*Provided data*.
^^^^^^^^

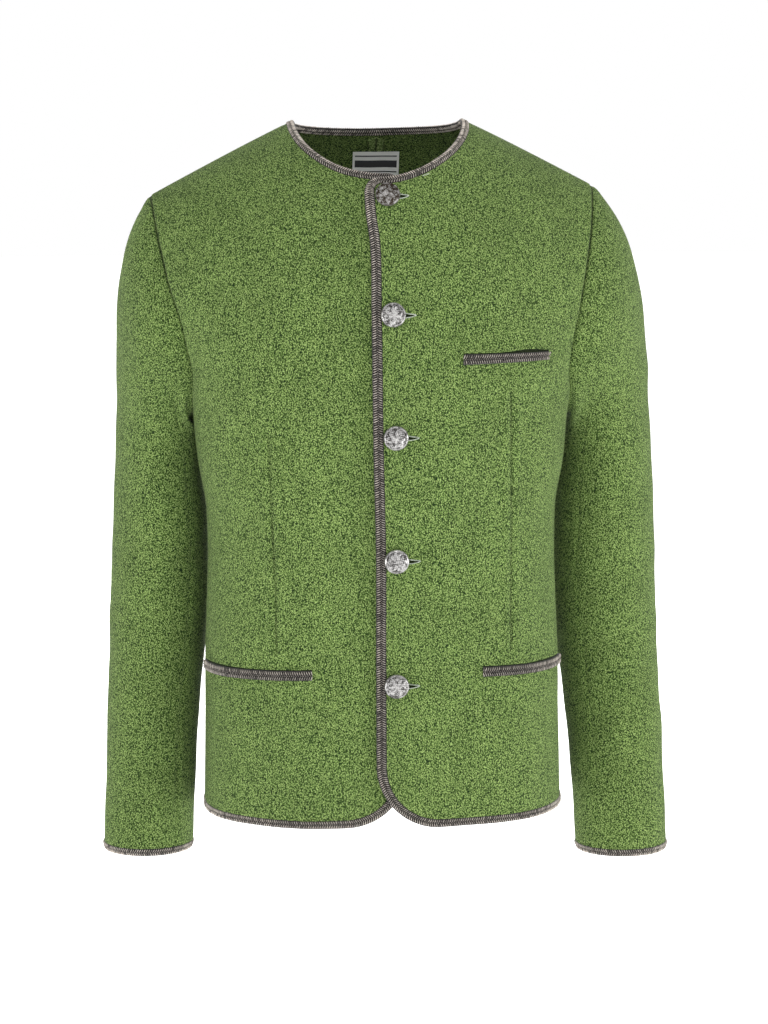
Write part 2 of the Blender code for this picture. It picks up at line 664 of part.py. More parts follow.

^^^^^^^^

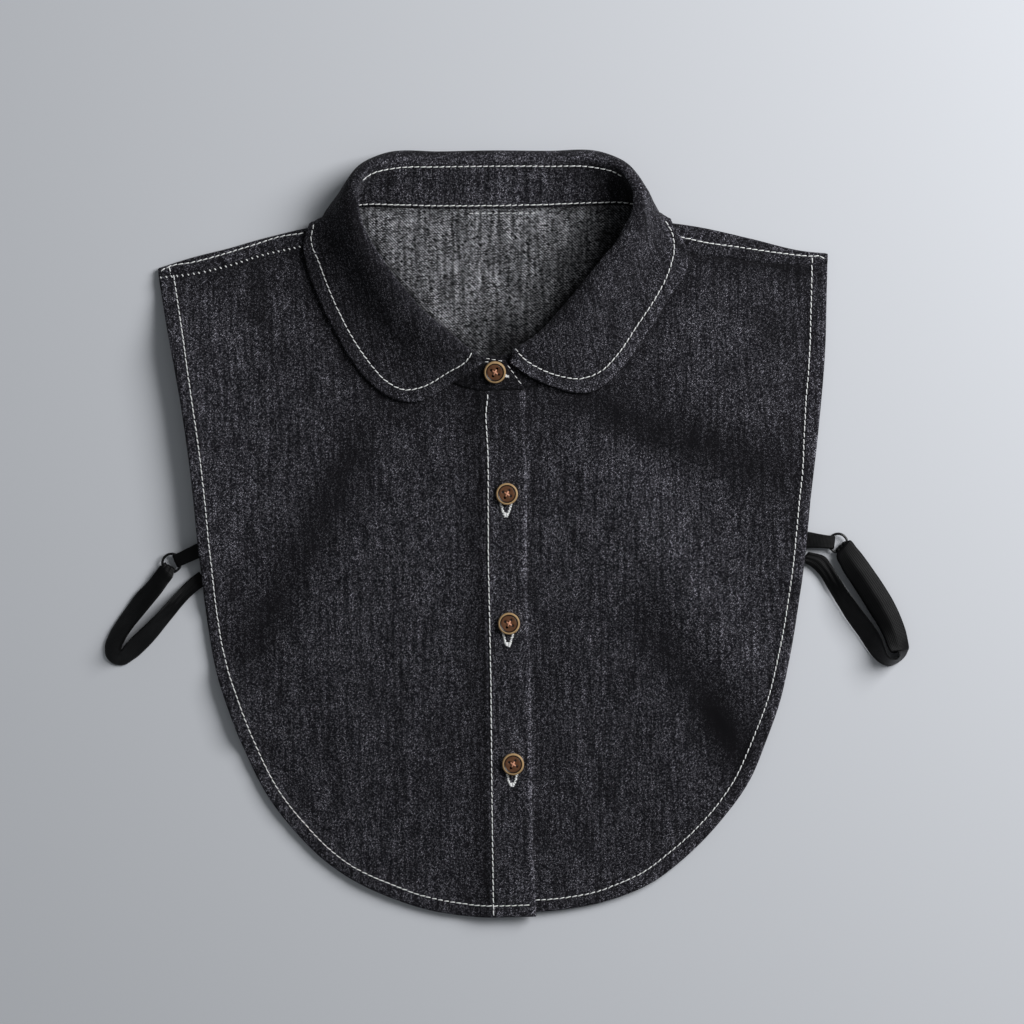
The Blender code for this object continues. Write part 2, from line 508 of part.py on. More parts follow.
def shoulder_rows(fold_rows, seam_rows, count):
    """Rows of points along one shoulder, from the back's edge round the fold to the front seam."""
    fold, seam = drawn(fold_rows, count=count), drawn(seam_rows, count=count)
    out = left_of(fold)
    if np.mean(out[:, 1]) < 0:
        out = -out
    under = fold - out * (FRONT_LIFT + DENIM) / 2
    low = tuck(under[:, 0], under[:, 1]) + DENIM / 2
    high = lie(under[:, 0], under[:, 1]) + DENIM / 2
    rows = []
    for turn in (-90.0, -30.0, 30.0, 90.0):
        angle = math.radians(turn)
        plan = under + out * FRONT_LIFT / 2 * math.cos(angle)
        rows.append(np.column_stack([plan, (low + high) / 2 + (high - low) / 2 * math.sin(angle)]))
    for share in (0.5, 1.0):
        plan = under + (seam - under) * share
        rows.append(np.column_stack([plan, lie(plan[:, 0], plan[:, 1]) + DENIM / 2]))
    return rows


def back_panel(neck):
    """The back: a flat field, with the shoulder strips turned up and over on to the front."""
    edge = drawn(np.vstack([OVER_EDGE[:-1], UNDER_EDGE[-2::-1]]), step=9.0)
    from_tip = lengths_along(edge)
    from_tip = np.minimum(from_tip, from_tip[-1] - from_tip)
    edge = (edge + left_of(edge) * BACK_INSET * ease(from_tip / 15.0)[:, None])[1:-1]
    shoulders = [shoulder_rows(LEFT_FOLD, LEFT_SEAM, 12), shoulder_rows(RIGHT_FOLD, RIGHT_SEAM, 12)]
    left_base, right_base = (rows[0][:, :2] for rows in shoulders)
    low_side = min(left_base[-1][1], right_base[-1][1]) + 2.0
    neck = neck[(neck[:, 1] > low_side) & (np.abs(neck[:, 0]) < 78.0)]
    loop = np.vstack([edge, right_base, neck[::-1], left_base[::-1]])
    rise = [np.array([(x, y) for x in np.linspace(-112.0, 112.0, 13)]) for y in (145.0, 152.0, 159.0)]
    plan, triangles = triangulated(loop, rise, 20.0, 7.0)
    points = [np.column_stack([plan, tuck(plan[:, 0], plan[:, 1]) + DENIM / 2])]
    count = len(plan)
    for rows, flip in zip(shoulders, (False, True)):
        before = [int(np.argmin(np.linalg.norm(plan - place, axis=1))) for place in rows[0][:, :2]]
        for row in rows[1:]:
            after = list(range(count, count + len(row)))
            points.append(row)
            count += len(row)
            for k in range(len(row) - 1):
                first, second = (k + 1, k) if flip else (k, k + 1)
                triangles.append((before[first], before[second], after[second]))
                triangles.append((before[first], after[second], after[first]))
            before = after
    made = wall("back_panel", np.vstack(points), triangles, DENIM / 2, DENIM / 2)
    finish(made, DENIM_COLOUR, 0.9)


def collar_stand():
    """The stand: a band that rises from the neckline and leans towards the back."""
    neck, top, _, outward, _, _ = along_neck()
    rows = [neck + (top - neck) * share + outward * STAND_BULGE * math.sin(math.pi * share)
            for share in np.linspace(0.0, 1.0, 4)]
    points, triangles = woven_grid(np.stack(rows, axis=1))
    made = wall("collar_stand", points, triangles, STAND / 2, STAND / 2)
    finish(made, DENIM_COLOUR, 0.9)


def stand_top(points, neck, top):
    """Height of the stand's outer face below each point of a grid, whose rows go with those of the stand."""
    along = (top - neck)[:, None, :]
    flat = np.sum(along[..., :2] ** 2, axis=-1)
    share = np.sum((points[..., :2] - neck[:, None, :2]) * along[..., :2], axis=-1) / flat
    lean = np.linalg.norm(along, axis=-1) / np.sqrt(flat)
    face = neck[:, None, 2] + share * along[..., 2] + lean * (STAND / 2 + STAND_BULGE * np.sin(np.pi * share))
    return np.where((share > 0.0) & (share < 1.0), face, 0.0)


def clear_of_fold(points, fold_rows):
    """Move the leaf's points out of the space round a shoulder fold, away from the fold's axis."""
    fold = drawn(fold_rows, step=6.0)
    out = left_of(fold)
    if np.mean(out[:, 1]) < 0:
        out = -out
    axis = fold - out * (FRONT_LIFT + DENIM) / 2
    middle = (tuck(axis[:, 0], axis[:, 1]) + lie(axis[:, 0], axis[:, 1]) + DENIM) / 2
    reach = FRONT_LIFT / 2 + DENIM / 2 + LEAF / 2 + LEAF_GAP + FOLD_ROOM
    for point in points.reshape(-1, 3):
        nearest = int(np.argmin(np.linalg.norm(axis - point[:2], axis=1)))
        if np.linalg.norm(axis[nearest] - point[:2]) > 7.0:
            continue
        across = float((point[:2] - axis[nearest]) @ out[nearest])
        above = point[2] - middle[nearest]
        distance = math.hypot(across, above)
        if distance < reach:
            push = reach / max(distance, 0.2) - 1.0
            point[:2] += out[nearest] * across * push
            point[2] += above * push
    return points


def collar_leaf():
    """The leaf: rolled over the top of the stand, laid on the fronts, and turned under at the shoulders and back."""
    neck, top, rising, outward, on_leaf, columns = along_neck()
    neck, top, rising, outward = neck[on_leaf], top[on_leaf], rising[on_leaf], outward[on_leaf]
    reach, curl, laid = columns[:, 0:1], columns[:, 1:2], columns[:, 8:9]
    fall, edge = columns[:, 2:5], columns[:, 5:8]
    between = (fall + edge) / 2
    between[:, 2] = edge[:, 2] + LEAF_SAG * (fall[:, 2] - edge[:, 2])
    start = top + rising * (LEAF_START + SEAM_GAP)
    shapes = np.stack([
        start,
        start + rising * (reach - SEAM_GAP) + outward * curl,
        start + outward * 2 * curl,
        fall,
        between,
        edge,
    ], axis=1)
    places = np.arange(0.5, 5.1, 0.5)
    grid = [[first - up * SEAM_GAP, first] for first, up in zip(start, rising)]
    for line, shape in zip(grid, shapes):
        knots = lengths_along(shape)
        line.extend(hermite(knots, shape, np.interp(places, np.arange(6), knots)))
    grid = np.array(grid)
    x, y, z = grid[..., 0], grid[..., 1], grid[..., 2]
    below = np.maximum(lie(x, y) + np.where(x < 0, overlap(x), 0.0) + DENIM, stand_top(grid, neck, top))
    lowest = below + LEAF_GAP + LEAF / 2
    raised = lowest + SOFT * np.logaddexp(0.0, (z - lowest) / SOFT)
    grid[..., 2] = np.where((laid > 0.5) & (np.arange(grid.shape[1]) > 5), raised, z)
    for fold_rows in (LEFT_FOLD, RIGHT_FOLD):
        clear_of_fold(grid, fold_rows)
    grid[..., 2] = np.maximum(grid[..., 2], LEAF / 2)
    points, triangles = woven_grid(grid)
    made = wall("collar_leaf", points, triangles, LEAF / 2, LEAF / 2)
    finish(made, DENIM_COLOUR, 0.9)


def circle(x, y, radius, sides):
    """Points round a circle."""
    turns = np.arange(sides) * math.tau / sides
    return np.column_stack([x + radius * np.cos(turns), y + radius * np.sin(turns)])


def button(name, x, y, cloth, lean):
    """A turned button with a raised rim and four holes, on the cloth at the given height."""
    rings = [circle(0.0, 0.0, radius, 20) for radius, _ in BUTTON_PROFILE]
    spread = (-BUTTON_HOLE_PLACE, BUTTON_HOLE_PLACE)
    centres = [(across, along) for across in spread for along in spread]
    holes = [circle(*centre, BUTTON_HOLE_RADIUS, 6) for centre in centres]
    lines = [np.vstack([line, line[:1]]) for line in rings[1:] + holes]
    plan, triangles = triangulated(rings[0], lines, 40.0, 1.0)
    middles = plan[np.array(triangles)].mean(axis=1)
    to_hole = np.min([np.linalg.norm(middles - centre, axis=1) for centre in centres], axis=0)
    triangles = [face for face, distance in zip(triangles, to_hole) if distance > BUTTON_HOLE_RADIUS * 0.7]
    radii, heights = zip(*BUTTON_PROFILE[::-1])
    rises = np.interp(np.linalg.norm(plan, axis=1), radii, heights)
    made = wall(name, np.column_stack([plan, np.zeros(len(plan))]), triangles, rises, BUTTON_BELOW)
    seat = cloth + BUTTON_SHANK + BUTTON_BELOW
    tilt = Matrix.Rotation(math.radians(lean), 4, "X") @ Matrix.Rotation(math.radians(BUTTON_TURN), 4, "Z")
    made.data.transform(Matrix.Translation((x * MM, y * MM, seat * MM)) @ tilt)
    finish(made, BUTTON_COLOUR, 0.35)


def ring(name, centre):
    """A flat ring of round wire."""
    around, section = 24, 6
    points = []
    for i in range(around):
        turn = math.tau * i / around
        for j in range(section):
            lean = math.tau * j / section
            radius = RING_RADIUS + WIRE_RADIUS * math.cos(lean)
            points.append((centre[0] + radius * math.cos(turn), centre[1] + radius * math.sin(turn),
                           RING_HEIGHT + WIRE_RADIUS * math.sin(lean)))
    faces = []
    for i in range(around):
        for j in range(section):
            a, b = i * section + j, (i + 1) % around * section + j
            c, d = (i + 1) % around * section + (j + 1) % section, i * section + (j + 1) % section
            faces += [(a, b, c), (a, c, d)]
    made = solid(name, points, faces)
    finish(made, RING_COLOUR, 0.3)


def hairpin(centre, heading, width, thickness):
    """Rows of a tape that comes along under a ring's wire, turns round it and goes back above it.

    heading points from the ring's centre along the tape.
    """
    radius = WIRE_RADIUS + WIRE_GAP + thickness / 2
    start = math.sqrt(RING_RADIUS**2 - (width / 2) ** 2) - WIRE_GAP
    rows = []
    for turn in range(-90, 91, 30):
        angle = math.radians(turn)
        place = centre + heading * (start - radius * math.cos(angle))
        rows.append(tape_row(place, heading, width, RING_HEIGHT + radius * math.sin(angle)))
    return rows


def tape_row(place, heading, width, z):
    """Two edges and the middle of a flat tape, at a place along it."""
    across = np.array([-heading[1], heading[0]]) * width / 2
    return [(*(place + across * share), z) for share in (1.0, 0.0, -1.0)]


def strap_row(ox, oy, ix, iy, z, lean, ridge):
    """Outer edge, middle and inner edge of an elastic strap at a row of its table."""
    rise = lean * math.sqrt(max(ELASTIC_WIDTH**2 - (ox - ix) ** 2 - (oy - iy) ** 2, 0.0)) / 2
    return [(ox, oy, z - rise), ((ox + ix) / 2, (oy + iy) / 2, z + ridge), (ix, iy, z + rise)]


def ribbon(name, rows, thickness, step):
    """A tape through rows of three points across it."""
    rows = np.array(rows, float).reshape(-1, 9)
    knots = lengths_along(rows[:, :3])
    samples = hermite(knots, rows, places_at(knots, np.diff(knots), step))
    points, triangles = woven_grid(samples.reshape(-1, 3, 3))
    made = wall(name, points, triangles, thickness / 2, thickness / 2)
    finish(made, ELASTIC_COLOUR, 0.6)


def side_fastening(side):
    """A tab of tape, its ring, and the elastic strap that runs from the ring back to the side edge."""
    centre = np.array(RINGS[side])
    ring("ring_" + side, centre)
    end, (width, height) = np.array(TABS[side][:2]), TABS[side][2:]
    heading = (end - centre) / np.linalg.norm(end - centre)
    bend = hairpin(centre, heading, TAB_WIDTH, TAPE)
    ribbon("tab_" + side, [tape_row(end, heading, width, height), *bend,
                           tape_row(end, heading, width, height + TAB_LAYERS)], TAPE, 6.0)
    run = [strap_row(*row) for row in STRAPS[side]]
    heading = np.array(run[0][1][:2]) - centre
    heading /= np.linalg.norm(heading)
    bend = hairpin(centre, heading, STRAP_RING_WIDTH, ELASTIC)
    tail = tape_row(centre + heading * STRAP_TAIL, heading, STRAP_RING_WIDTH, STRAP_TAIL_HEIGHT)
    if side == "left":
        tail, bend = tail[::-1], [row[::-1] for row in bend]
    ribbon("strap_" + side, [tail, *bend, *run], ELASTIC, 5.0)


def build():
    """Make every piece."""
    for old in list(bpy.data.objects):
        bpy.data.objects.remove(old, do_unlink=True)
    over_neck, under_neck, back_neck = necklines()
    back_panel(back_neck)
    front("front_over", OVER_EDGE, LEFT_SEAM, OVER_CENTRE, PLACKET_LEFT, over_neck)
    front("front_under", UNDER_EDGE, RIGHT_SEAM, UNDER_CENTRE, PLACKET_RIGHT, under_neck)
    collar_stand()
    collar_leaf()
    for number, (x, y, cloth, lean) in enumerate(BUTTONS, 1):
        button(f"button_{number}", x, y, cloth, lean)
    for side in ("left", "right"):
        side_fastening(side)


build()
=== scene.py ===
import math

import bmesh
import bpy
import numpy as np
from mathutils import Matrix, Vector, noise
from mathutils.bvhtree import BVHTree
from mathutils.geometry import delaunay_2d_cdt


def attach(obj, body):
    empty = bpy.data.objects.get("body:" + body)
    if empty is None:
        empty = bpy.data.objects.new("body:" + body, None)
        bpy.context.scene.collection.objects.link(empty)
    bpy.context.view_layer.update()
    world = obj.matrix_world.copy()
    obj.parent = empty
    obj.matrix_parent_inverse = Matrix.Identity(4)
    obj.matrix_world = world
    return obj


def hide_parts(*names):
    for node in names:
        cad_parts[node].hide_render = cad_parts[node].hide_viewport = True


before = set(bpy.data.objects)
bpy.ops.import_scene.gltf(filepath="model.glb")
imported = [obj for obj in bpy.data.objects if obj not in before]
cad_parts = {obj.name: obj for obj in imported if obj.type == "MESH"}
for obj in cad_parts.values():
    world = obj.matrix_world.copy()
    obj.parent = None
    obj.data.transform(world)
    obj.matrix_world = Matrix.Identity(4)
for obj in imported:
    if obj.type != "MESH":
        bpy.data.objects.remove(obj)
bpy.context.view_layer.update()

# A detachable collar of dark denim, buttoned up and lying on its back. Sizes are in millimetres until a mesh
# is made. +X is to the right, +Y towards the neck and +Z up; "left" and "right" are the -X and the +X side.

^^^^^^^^

*Aim of the task*. Your task is to transcribe only the lines from the line containing "OVER_CENTRE, PLACKET_LEFT, over_neck)" through the line containing "from mathutils.geometry import", word for word.

*The output*.
    front("front_over", OVER_EDGE, LEFT_SEAM, OVER_CENTRE, PLACKET_LEFT, over_neck)
    front("front_under", UNDER_EDGE, RIGHT_SEAM, UNDER_CENTRE, PLACKET_RIGHT, under_neck)
    collar_stand()
    collar_leaf()
    for number, (x, y, cloth, lean) in enumerate(BUTTONS, 1):
        button(f"button_{number}", x, y, cloth, lean)
    for side in ("left", "right"):
        side_fastening(side)


build()
=== scene.py ===
import math

import bmesh
import bpy
import numpy as np
from mathutils import Matrix, Vector, noise
from mathutils.bvhtree import BVHTree
from mathutils.geometry import delaunay_2d_cdt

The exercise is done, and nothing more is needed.